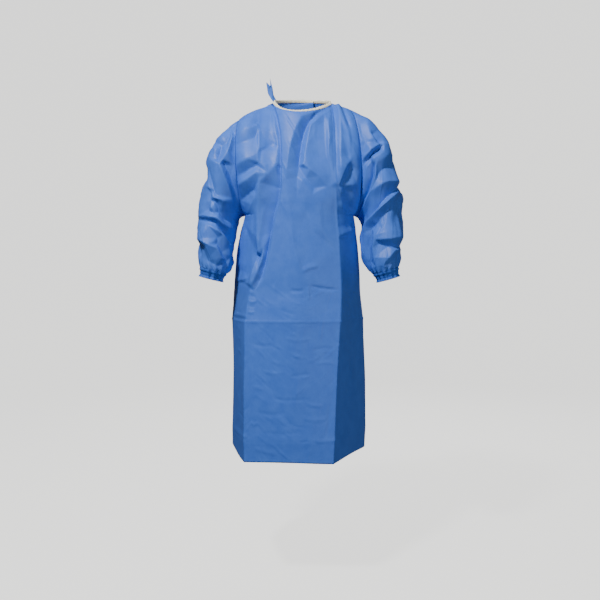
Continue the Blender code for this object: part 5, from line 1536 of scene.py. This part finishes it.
def make_ties(folded, normals, material, thread):
    """The two waist ties, sewn on at the sides, with their knot and free ends."""
    half = TIE_WIDTH / 2
    under = np.arange(TIE_SEWN[0], LAP_RIGHT - TIE_STEP_RUN, TIE_STEP)
    over = np.arange(LAP_RIGHT - TIE_STEP_CLEAR, KNOT_X - KNOT_SIZE[0], TIE_STEP)
    far = np.arange(TIE_SEWN[1], KNOT_X + KNOT_SIZE[0], -TIE_STEP)
    left = [("back_left", x, TIE_OFF, half) for x in under]
    left += [("back_right", x, TIE_OFF, half * pinch(x)) for x in over]
    right = [("back_right", x, TIE_OFF, half * pinch(x)) for x in far]
    pieces = (("waist_tie_left", left, True), ("waist_tie_right", right, False))
    for name, places, flip in pieces:
        panel = tie_panel(folded, normals, places, flip)
        obj = add_sheet(f"{name}_cloth", panel, material, TIE_THICK)
        finish_piece(obj, "tie", name)
        line = panel.grid[1:-1, 3]
        out = np.tile(unit(np.cross(line[1] - line[0], panel.grid[1, 5] - panel.grid[1, 3])), (len(line), 1))
        out *= np.sign(out[:, 1:2])
        sewn = stitches(f"{name}_stitches", line + out * 0.0002, out, thread, 0.004, 0.003, 0.00025)
        finish_piece(sewn, "tie")
    knot, _ = on_back(folded, normals, "back_right", KNOT_X, TIE_Z, 0.0)
    knot[1] += KNOT_SIZE[1]
    make_knot(knot, material)
    make_tie_ends(folded, normals, knot, material)


def pinch(x):
    """How wide a tie is near the knot, as a share of its full width."""
    return TIE_PINCHED + (1.0 - TIE_PINCHED) * ease((abs(x - KNOT_X) - KNOT_SIZE[0]) / TIE_PINCH_RUN)


def make_knot(centre, material):
    """The knot: three turns of flat tie drawn tight, as a soft ball with the turns' edges."""
    rows, columns = 40, 56
    polar = np.linspace(0.02, np.pi - 0.02, rows)[:, None]
    turn = np.arange(columns)[None] * 2 * np.pi / columns
    shape = np.stack([np.sin(polar) * np.cos(turn), np.sin(polar) * np.sin(turn), np.cos(polar) + 0 * turn], 2)
    lean = shape[..., 0] * 0.55 + shape[..., 2] * 0.85
    ridge = 0.10 * np.abs(np.sin(4.2 * lean + 0.6)) + 0.03 * np.sin(11.0 * shape[..., 0] + 7.0 * shape[..., 2])
    wrap = 0.12 * np.exp(-((shape[..., 0] * 0.8 - shape[..., 2] * 0.5) ** 2) / 0.05)
    grid = centre + shape * (0.86 + ridge + wrap)[..., None] * np.array(KNOT_SIZE) * 0.94
    panel = Panel(grid, True, False)
    obj = add_sheet("waist_knot_cloth", panel, material, TIE_THICK)
    finish_piece(obj, "tie", "waist_knot")


def make_tie_ends(folded, normals, knot, material):
    """The free ends, which hang from the knot just clear of the back, with a soft twist."""
    top = knot[2] - KNOT_SIZE[2] * 0.6
    near, far = TIE_END_FROM_MIDDLE
    for name, side, lean in TIE_END_LEANS:
        rows = []
        falls = np.linspace(0.0, TIE_END_LENGTH, TIE_END_ROWS)
        for fall in falls:
            spread = ease(fall / TIE_END_SPREAD_RUN)
            half = TIE_WIDTH / 2 * (TIE_END_NARROW + (1.0 - TIE_END_NARROW) * spread)
            middle = knot[0] + side * (near + (far - near) * spread) + lean * fall
            clear = TIE_OFF + TIE_END_CLEAR + TIE_END_LIFT * (1.0 - spread)
            row = []
            for share in np.linspace(-1.0, 1.0, TIE_COLUMNS):
                cut = TIE_END_CUT * share * side * ease(fall / TIE_END_LENGTH)
                place, out = on_back(folded, normals, "back_right", middle + share * half, top - fall + cut, clear)
                curl = 0.0018 * np.sin(fall / 0.030 + side) * share + 0.0022 * np.sin(fall / 0.045 + 2 * side)
                row.append(place + out * (curl + 0.0022))
            rows.append(row)
        grid = smooth_rows(np.array(rows), 3)
        panel = Panel(grid, False, True)
        obj = add_sheet(f"{name}_cloth", panel, material, TIE_THICK)
        finish_piece(obj, "tie", name)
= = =
Extract all of the data above without altering anything.

-- OUTPUT FOR THIS EXERCISE --
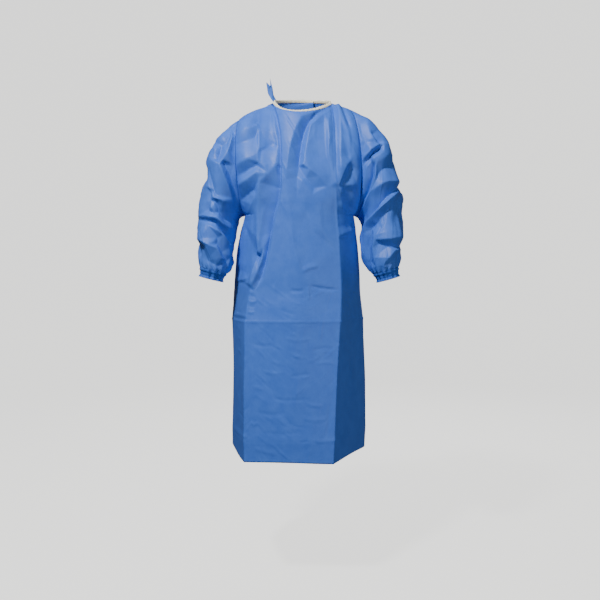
Continue the Blender code for this object: part 5, from line 1536 of scene.py. This part finishes it.
def make_ties(folded, normals, material, thread):
    """The two waist ties, sewn on at the sides, with their knot and free ends."""
    half = TIE_WIDTH / 2
    under = np.arange(TIE_SEWN[0], LAP_RIGHT - TIE_STEP_RUN, TIE_STEP)
    over = np.arange(LAP_RIGHT - TIE_STEP_CLEAR, KNOT_X - KNOT_SIZE[0], TIE_STEP)
    far = np.arange(TIE_SEWN[1], KNOT_X + KNOT_SIZE[0], -TIE_STEP)
    left = [("back_left", x, TIE_OFF, half) for x in under]
    left += [("back_right", x, TIE_OFF, half * pinch(x)) for x in over]
    right = [("back_right", x, TIE_OFF, half * pinch(x)) for x in far]
    pieces = (("waist_tie_left", left, True), ("waist_tie_right", right, False))
    for name, places, flip in pieces:
        panel = tie_panel(folded, normals, places, flip)
        obj = add_sheet(f"{name}_cloth", panel, material, TIE_THICK)
        finish_piece(obj, "tie", name)
        line = panel.grid[1:-1, 3]
        out = np.tile(unit(np.cross(line[1] - line[0], panel.grid[1, 5] - panel.grid[1, 3])), (len(line), 1))
        out *= np.sign(out[:, 1:2])
        sewn = stitches(f"{name}_stitches", line + out * 0.0002, out, thread, 0.004, 0.003, 0.00025)
        finish_piece(sewn, "tie")
    knot, _ = on_back(folded, normals, "back_right", KNOT_X, TIE_Z, 0.0)
    knot[1] += KNOT_SIZE[1]
    make_knot(knot, material)
    make_tie_ends(folded, normals, knot, material)


def pinch(x):
    """How wide a tie is near the knot, as a share of its full width."""
    return TIE_PINCHED + (1.0 - TIE_PINCHED) * ease((abs(x - KNOT_X) - KNOT_SIZE[0]) / TIE_PINCH_RUN)


def make_knot(centre, material):
    """The knot: three turns of flat tie drawn tight, as a soft ball with the turns' edges."""
    rows, columns = 40, 56
    polar = np.linspace(0.02, np.pi - 0.02, rows)[:, None]
    turn = np.arange(columns)[None] * 2 * np.pi / columns
    shape = np.stack([np.sin(polar) * np.cos(turn), np.sin(polar) * np.sin(turn), np.cos(polar) + 0 * turn], 2)
    lean = shape[..., 0] * 0.55 + shape[..., 2] * 0.85
    ridge = 0.10 * np.abs(np.sin(4.2 * lean + 0.6)) + 0.03 * np.sin(11.0 * shape[..., 0] + 7.0 * shape[..., 2])
    wrap = 0.12 * np.exp(-((shape[..., 0] * 0.8 - shape[..., 2] * 0.5) ** 2) / 0.05)
    grid = centre + shape * (0.86 + ridge + wrap)[..., None] * np.array(KNOT_SIZE) * 0.94
    panel = Panel(grid, True, False)
    obj = add_sheet("waist_knot_cloth", panel, material, TIE_THICK)
    finish_piece(obj, "tie", "waist_knot")


def make_tie_ends(folded, normals, knot, material):
    """The free ends, which hang from the knot just clear of the back, with a soft twist."""
    top = knot[2] - KNOT_SIZE[2] * 0.6
    near, far = TIE_END_FROM_MIDDLE
    for name, side, lean in TIE_END_LEANS:
        rows = []
        falls = np.linspace(0.0, TIE_END_LENGTH, TIE_END_ROWS)
        for fall in falls:
            spread = ease(fall / TIE_END_SPREAD_RUN)
            half = TIE_WIDTH / 2 * (TIE_END_NARROW + (1.0 - TIE_END_NARROW) * spread)
            middle = knot[0] + side * (near + (far - near) * spread) + lean * fall
            clear = TIE_OFF + TIE_END_CLEAR + TIE_END_LIFT * (1.0 - spread)
            row = []
            for share in np.linspace(-1.0, 1.0, TIE_COLUMNS):
                cut = TIE_END_CUT * share * side * ease(fall / TIE_END_LENGTH)
                place, out = on_back(folded, normals, "back_right", middle + share * half, top - fall + cut, clear)
                curl = 0.0018 * np.sin(fall / 0.030 + side) * share + 0.0022 * np.sin(fall / 0.045 + 2 * side)
                row.append(place + out * (curl + 0.0022))
            rows.append(row)
        grid = smooth_rows(np.array(rows), 3)
        panel = Panel(grid, False, True)
        obj = add_sheet(f"{name}_cloth", panel, material, TIE_THICK)
        finish_piece(obj, "tie", name)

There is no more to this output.